Photo: Andy Richter.

The pace of our lives – with cell phones and screens and constant bombardment by advertising, the consumer-driven economy, multitasking all the time – we’re trying to do too much. We’re getting more and more disembodied.

It all seems so complex, and like there’s no simple answers, that an answer would have to be more complex in order to solve this complicated problem, but that’s part of the myth. We have to simplify our lives. We need to get more grounded in our bodies.

The idea that it could be as simple as learning to ground in your body, that this could actually change the shape of your consciousness and how you’re living. That idea, in its simplicity, turns people off.

The pace has to slow down. One of the best ways to slow down time is to be more in your body.

Our body is the best source of presence we have. It’s present in every moment of every day. Our mind is what wanes. When you touch and interact with the world more, you’re more connected.

 

The principles of a yoga pose don’t discriminate, but yoga poses do. Meaning that I can’t go upside down and do headstand, right? But the switch in an adaptive class is to recognize the core principles that are making movement and action possible.

 

Rather than adapt yoga poses, trying to make my body do what your body would do – me as a paraplegic and you, I assume, as a walking person – in Trikonasana [triangle pose], that is not the goal. I want to adapt what you feel in Trikonasana, the things that you get empowered by. I try to adapt the sensations rather than the poses. One of the core poses is Mountain Pose, called Tadasana, it’s basically standing on your feet and lifting your chest, but that feeling of being majestic and tall and expansive. I can teach those sensations whether or not someone is standing.

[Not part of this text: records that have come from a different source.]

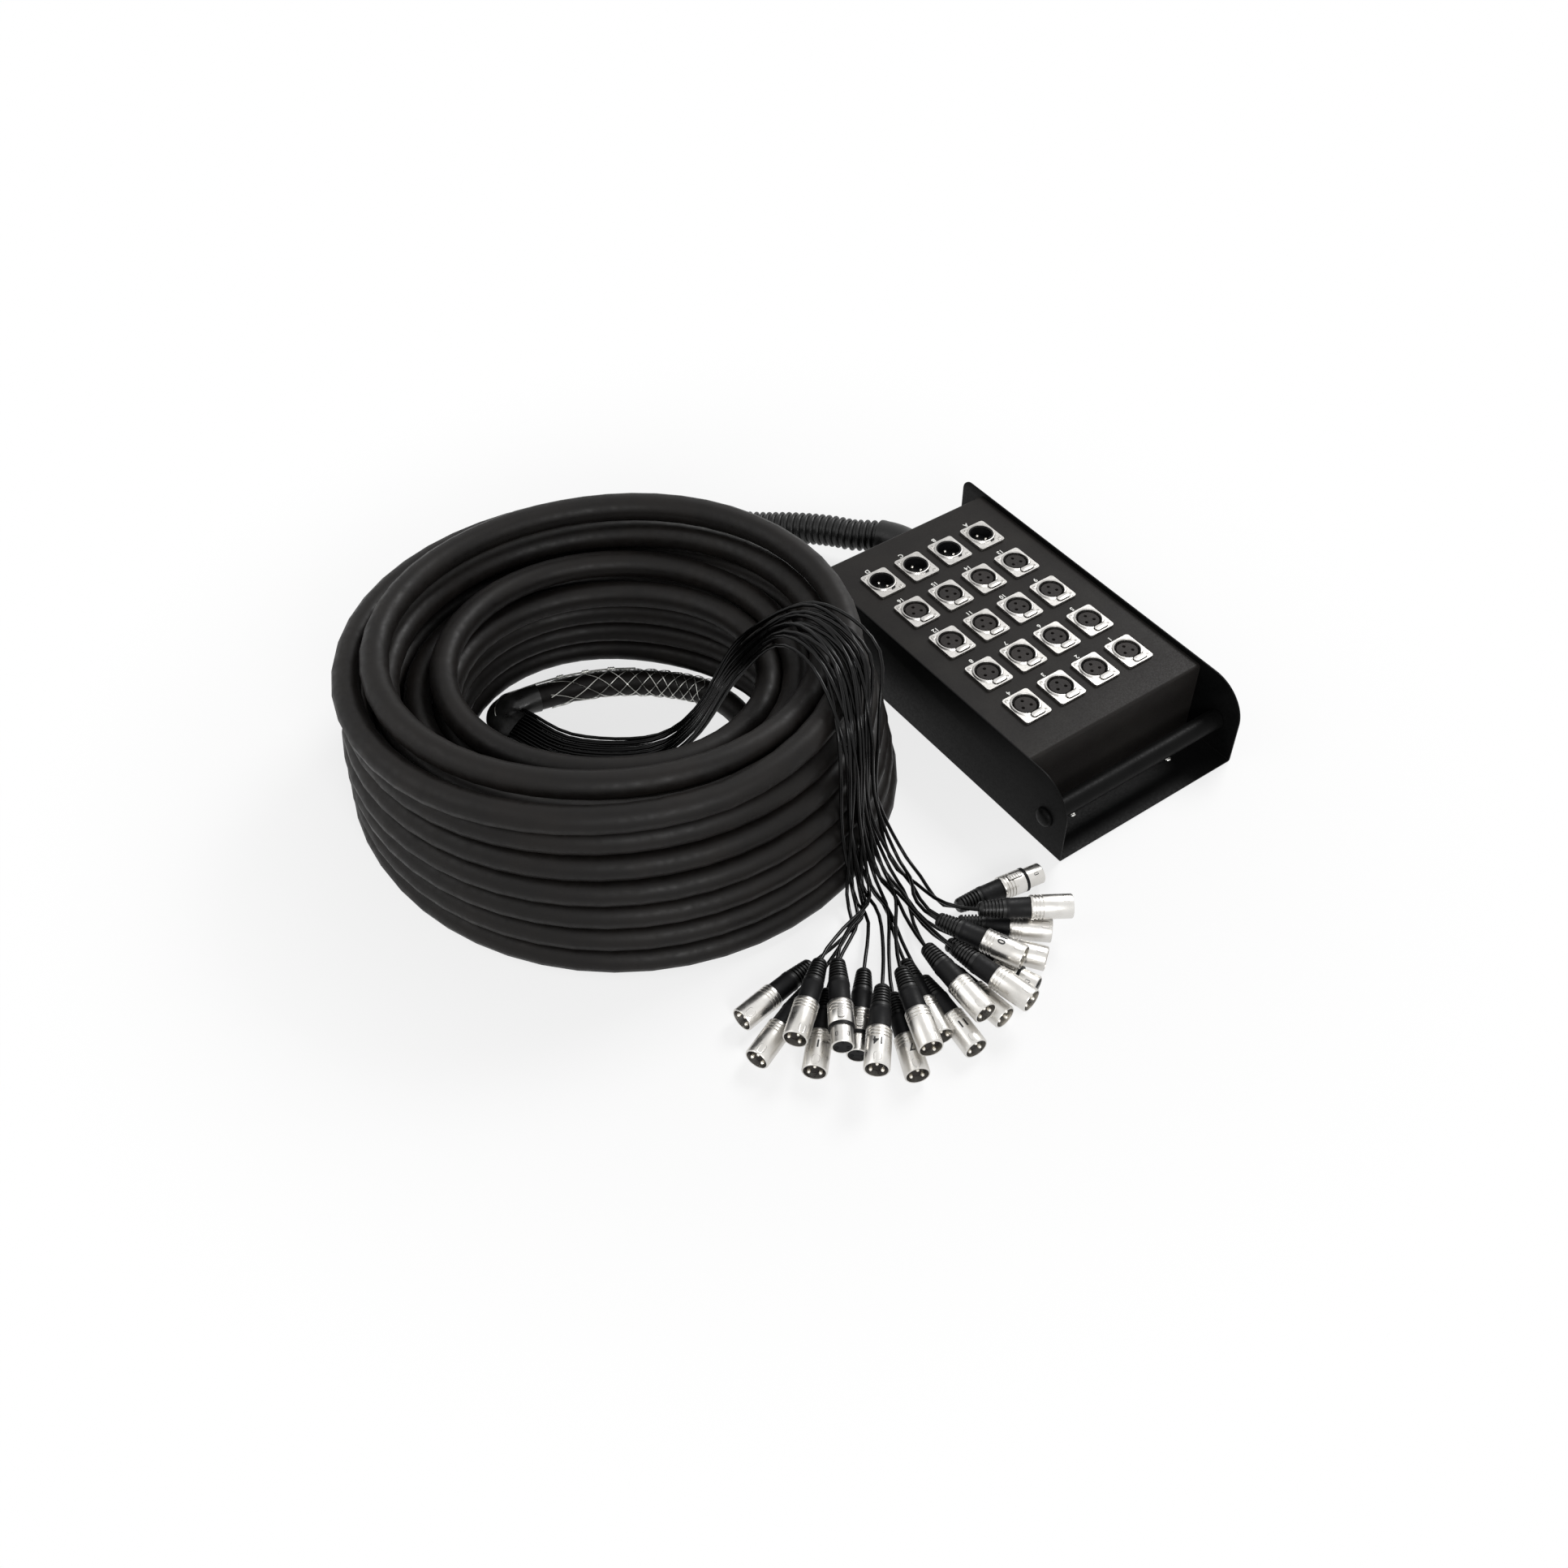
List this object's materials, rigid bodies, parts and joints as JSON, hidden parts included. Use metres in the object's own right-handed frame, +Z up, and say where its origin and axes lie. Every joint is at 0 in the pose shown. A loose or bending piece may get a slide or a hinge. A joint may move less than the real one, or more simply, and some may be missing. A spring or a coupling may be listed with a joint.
{
  "type": "stage box snake",
  "caption": "A black steel stage box with panel sockets and a handle bar, its ribbed outlet, a coil of multicore cable and a fan of cable plugs",
  "frame": {"origin": "centre of the box's underside, on the floor plane", "axes": "+X towards input 1, +Y towards the cable outlet, +Z up; the handle faces -Y"},
  "size_m": [0.6162, 0.6092, 0.1793],
  "materials": {
    "black_steel": "black satin powder coat",
    "panel_paint": "dark warm grey satin paint",
    "nickel": "satin nickel plate",
    "grip_wire": "galvanised steel wire",
    "black_rubber": "matte black rubber",
    "black_nylon": "black nylon",
    "black_sheath": "matte black cable sheath"
  },
  "bodies": {
    "box": {"housing_tray": "black_steel", "connector_panel": "panel_paint", "handle_bar": "black_steel", "handle_bolt_left": "black_steel", "handle_bolt_right": "black_steel", "cable_sleeve": "black_rubber", "outlet_clamp": "black_nylon", "inner_loom": "black_sheath", "corrugated_conduit": "black_rubber", "multicore_coil": "black_sheath", "multicore_end": "black_sheath", "pulling_grip": "grip_wire", "breakout_boot": "black_rubber", "tails_left": "black_sheath", "tails_middle": "black_sheath", "tails_right": "black_sheath", "return_socket_a": "nickel", "return_socket_b": "nickel", "return_socket_c": "nickel", "return_socket_d": "nickel", "input_socket_1": "nickel", "input_socket_2": "nickel", "input_socket_3": "nickel", "input_socket_4": "nickel", "input_socket_5": "nickel", "input_socket_6": "nickel", "input_socket_7": "nickel", "input_socket_8": "nickel", "input_socket_9": "nickel", "input_socket_10": "nickel", "input_socket_11": "nickel", "input_socket_12": "nickel", "input_socket_13": "nickel", "input_socket_14": "nickel", "input_socket_15": "nickel", "input_socket_16": "nickel", "return_plug_a": "nickel", "return_plug_b": "nickel", "return_plug_c": "nickel", "return_plug_d": "nickel"},
    "release_tab_1": {"input_latch_1": "nickel"},
    "release_tab_2": {"input_latch_2": "nickel"},
    "release_tab_3": {"input_latch_3": "nickel"},
    "release_tab_4": {"input_latch_4": "nickel"},
    "release_tab_5": {"input_latch_5": "nickel"},
    "release_tab_6": {"input_latch_6": "nickel"},
    "release_tab_7": {"input_latch_7": "nickel"},
    "release_tab_8": {"input_latch_8": "nickel"},
    "release_tab_9": {"input_latch_9": "nickel"},
    "release_tab_10": {"input_latch_10": "nickel"},
    "release_tab_11": {"input_latch_11": "nickel"},
    "release_tab_12": {"input_latch_12": "nickel"},
    "release_tab_13": {"input_latch_13": "nickel"},
    "release_tab_14": {"input_latch_14": "nickel"},
    "release_tab_15": {"input_latch_15": "nickel"},
    "release_tab_16": {"input_latch_16": "nickel"},
    "plug_latch_a": {"return_plug_latch_a": "nickel"},
    "plug_latch_b": {"return_plug_latch_b": "nickel"},
    "plug_latch_c": {"return_plug_latch_c": "nickel"},
    "plug_latch_d": {"return_plug_latch_d": "nickel"}
  },
  "joints": [
    {"name": "press_release_1", "type": "slide", "parent": "box", "child": "release_tab_1", "axis": [0, 0, -1], "range_m": [0, 0.0016], "stiffness_N_per_m": 400, "springref_m": -0.002},
    {"name": "press_release_2", "type": "slide", "parent": "box", "child": "release_tab_2", "axis": [0, 0, -1], "range_m": [0, 0.0016], "stiffness_N_per_m": 400, "springref_m": -0.002},
    {"name": "press_release_3", "type": "slide", "parent": "box", "child": "release_tab_3", "axis": [0, 0, -1], "range_m": [0, 0.0016], "stiffness_N_per_m": 400, "springref_m": -0.002},
    {"name": "press_release_4", "type": "slide", "parent": "box", "child": "release_tab_4", "axis": [0, 0, -1], "range_m": [0, 0.0016], "stiffness_N_per_m": 400, "springref_m": -0.002},
    {"name": "press_release_5", "type": "slide", "parent": "box", "child": "release_tab_5", "axis": [0, 0, -1], "range_m": [0, 0.0016], "stiffness_N_per_m": 400, "springref_m": -0.002},
    {"name": "press_release_6", "type": "slide", "parent": "box", "child": "release_tab_6", "axis": [0, 0, -1], "range_m": [0, 0.0016], "stiffness_N_per_m": 400, "springref_m": -0.002},
    {"name": "press_release_7", "type": "slide", "parent": "box", "child": "release_tab_7", "axis": [0, 0, -1], "range_m": [0, 0.0016], "stiffness_N_per_m": 400, "springref_m": -0.002},
    {"name": "press_release_8", "type": "slide", "parent": "box", "child": "release_tab_8", "axis": [0, 0, -1], "range_m": [0, 0.0016], "stiffness_N_per_m": 400, "springref_m": -0.002},
    {"name": "press_release_9", "type": "slide", "parent": "box", "child": "release_tab_9", "axis": [0, 0, -1], "range_m": [0, 0.0016], "stiffness_N_per_m": 400, "springref_m": -0.002},
    {"name": "press_release_10", "type": "slide", "parent": "box", "child": "release_tab_10", "axis": [0, 0, -1], "range_m": [0, 0.0016], "stiffness_N_per_m": 400, "springref_m": -0.002},
    {"name": "press_release_11", "type": "slide", "parent": "box", "child": "release_tab_11", "axis": [0, 0, -1], "range_m": [0, 0.0016], "stiffness_N_per_m": 400, "springref_m": -0.002},
    {"name": "press_release_12", "type": "slide", "parent": "box", "child": "release_tab_12", "axis": [0, 0, -1], "range_m": [0, 0.0016], "stiffness_N_per_m": 400, "springref_m": -0.002},
    {"name": "press_release_13", "type": "slide", "parent": "box", "child": "release_tab_13", "axis": [0, 0, -1], "range_m": [0, 0.0016], "stiffness_N_per_m": 400, "springref_m": -0.002},
    {"name": "press_release_14", "type": "slide", "parent": "box", "child": "release_tab_14", "axis": [0, 0, -1], "range_m": [0, 0.0016], "stiffness_N_per_m": 400, "springref_m": -0.002},
    {"name": "press_release_15", "type": "slide", "parent": "box", "child": "release_tab_15", "axis": [0, 0, -1], "range_m": [0, 0.0016], "stiffness_N_per_m": 400, "springref_m": -0.002},
    {"name": "press_release_16", "type": "slide", "parent": "box", "child": "release_tab_16", "axis": [0, 0, -1], "range_m": [0, 0.0016], "stiffness_N_per_m": 400, "springref_m": -0.002},
    {"name": "press_plug_latch_a", "type": "slide", "parent": "box", "child": "plug_latch_a", "axis": [0, 0, -1], "range_m": [0, 0.0012], "stiffness_N_per_m": 400, "springref_m": -0.002},
    {"name": "press_plug_latch_b", "type": "slide", "parent": "box", "child": "plug_latch_b", "axis": [0, 0, -1], "range_m": [0, 0.0012], "stiffness_N_per_m": 400, "springref_m": -0.002},
    {"name": "press_plug_latch_c", "type": "slide", "parent": "box", "child": "plug_latch_c", "axis": [0, 0, -1], "range_m": [0, 0.0012], "stiffness_N_per_m": 400, "springref_m": -0.002},
    {"name": "press_plug_latch_d", "type": "slide", "parent": "box", "child": "plug_latch_d", "axis": [0, 0, -1], "range_m": [0, 0.0012], "stiffness_N_per_m": 400, "springref_m": -0.002}
  ]
}
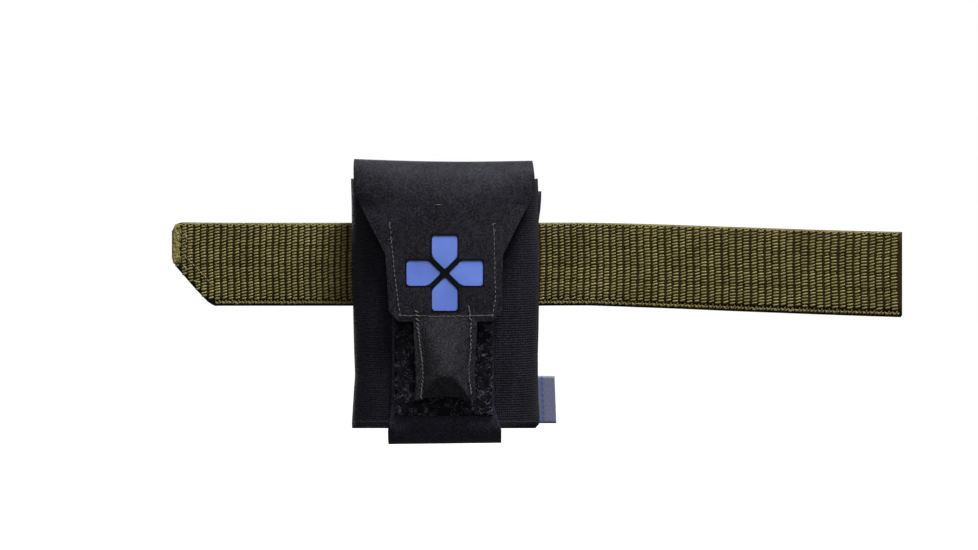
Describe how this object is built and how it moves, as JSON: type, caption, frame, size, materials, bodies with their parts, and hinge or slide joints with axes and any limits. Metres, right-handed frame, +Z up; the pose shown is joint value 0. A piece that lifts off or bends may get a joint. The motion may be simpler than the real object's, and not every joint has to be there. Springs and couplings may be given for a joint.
{
  "type": "belt-mounted trauma kit pouch",
  "caption": "Black elastic sleeve on an olive webbing belt, with a pull-out first-aid insert under a flap with a cross window, a pull tab and a hook-and-loop closing strap.",
  "frame": {"origin": "middle of the belt tunnel's wearer-side face, at the belt's mid-height", "axes": "+Z up as worn, +Y towards the wearer, +X along the belt to the right as seen from the front"},
  "size_m": [0.3878, 0.0547, 0.1509],
  "materials": {
    "webbing": "coarse ribbed nylon webbing, olive",
    "liner": "brushed loop lining, black",
    "laminate": "laminated nylon, fine plain weave, low sheen",
    "elastic": "ribbed woven elastic, black",
    "loop": "fuzzy loop pile",
    "hook": "moulded hook tape",
    "blue_backing": "smooth coated blue fabric",
    "ribbon": "woven satin ribbon, grey-blue",
    "foil": "vacuum-packed foil",
    "wrapper": "sealed tan wrapper",
    "glove_film": "clear film over folded blue gloves",
    "stretch_band": "rolled rubber stretch band",
    "foam": "closed-cell foam"
  },
  "bodies": {
    "carrier": {"back_panel": "laminate", "elastic_sleeve": "elastic", "belt_tunnel": "laminate", "label_tag": "ribbon", "strap_base": "laminate"},
    "belt": {"belt_webbing": "webbing", "belt_liner": "liner"},
    "strap": {"strap_tongue": "laminate", "loop_field": "loop"},
    "insert": {"insert_board": "laminate", "lower_band": "elastic", "upper_band": "elastic", "chest_seal_packet": "foil", "haemostatic_gauze": "foil", "pressure_bandage": "wrapper", "glove_packet": "glove_film", "tourniquet_roll": "stretch_band"},
    "flap": {"flap_shell": "laminate", "cross_backing": "blue_backing", "flap_lining": "laminate", "flap_hook_panel": "hook"},
    "pull_tab": {"pull_tab_skin": "laminate", "pull_tab_core": "foam"}
  },
  "joints": [
    {"name": "belt_slide", "type": "slide", "parent": "carrier", "child": "belt", "axis": [1, 0, 0], "range_m": [0, 0.085]},
    {"name": "insert_slide", "type": "slide", "parent": "carrier", "child": "insert", "axis": [0, 0, 1], "range_m": [0, 0.13]},
    {"name": "flap_hinge", "type": "hinge", "parent": "insert", "child": "flap", "pos_m": [0, -0.0452, 0.04425], "axis": [-1, 0, 0], "range_deg": [0, 165]},
    {"name": "tab_hinge", "type": "hinge", "parent": "flap", "child": "pull_tab", "pos_m": [0, -0.0452, -0.03095], "axis": [-1, 0, 0], "range_deg": [0, 100]},
    {"name": "strap_hinge", "type": "hinge", "parent": "carrier", "child": "strap", "pos_m": [0, -0.039, -0.0875], "axis": [1, 0, 0], "range_deg": [0, 85]}
  ],
  "couplings": [
    {"joint": "strap_hinge", "follows": "flap_hinge", "ratio": 0.5}
  ]
}
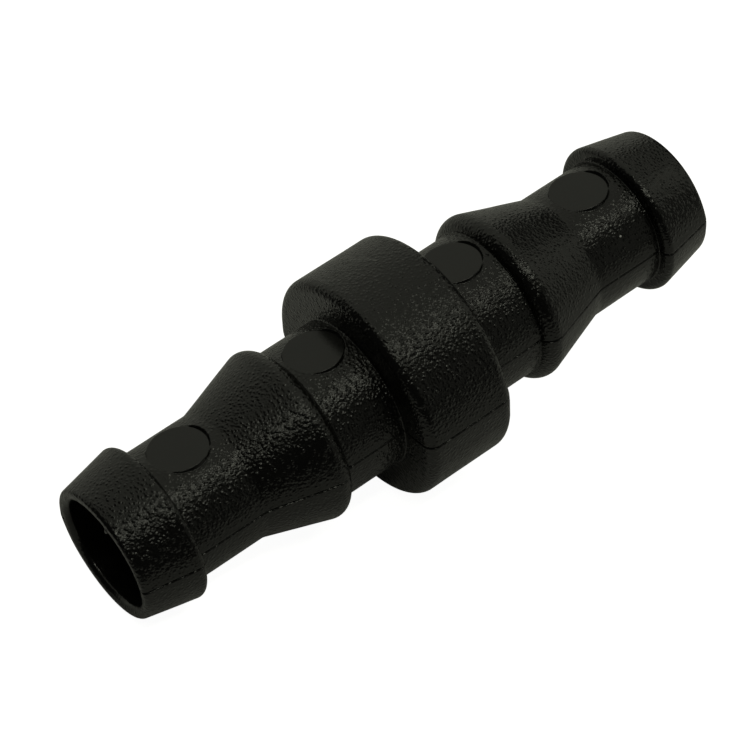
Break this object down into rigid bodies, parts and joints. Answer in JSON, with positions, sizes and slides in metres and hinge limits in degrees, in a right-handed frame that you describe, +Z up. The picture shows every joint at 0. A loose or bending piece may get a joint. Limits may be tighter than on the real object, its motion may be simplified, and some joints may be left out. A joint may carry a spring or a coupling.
{
  "type": "barbed hose joiner",
  "caption": "Straight barbed joiner for soft irrigation pipe: a hollow plastic tube with a stop collar at mid-length and barbed tails that push into the pipe ends.",
  "frame": {"origin": "centre of the bore, in the plane that halves the stop collar", "axes": "+X along the bore, +Z up through the ejector-pin marks, +Y in the mould's parting plane"},
  "size_m": [0.055, 0.0188, 0.0188],
  "materials": {
    "black_plastic": "fine spark-eroded grain, smooth on the ejector-pin marks"
  },
  "bodies": {
    "root": {"joiner_body": "black_plastic"}
  },
  "joints": []
}
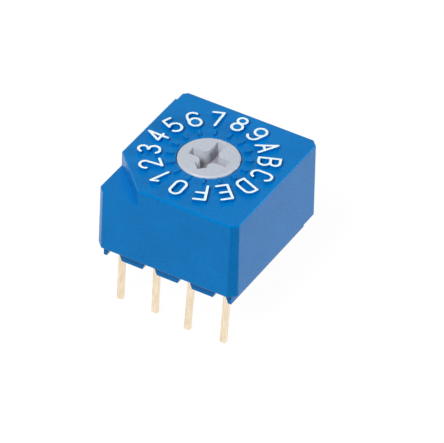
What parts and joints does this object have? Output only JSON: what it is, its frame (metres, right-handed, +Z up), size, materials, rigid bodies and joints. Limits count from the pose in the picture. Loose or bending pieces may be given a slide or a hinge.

Mind Body Solutions helps people get access to the inner experiences of the pose without it necessarily being dependent on their ability to be able to do what looks like the pose on the outside. We have to figure out what that pose looks like in their body.

If you make a yoga student with a disability think that they have to look like a yoga student without a disability, all you’ve done is crash their head into their disability. In our adaptive yoga classes, there’s a deeper understanding of what’s happening in a yoga pose.

Photo: Rubinstein Photo.

I teach workshops on trauma and PTSD. I have an experientially-based approach, like: When someone is traumatized, what is happening to their experience? Someone who’s been traumatized often gets “smaller,” drops their chest. I’m very interested in some of those behaviors, trying to help those change within the mind-body relationship as a way to heal.

Because I’ve been teaching people with all levels of ability, if someone comes without legs, I have ways to teach them that no one else does.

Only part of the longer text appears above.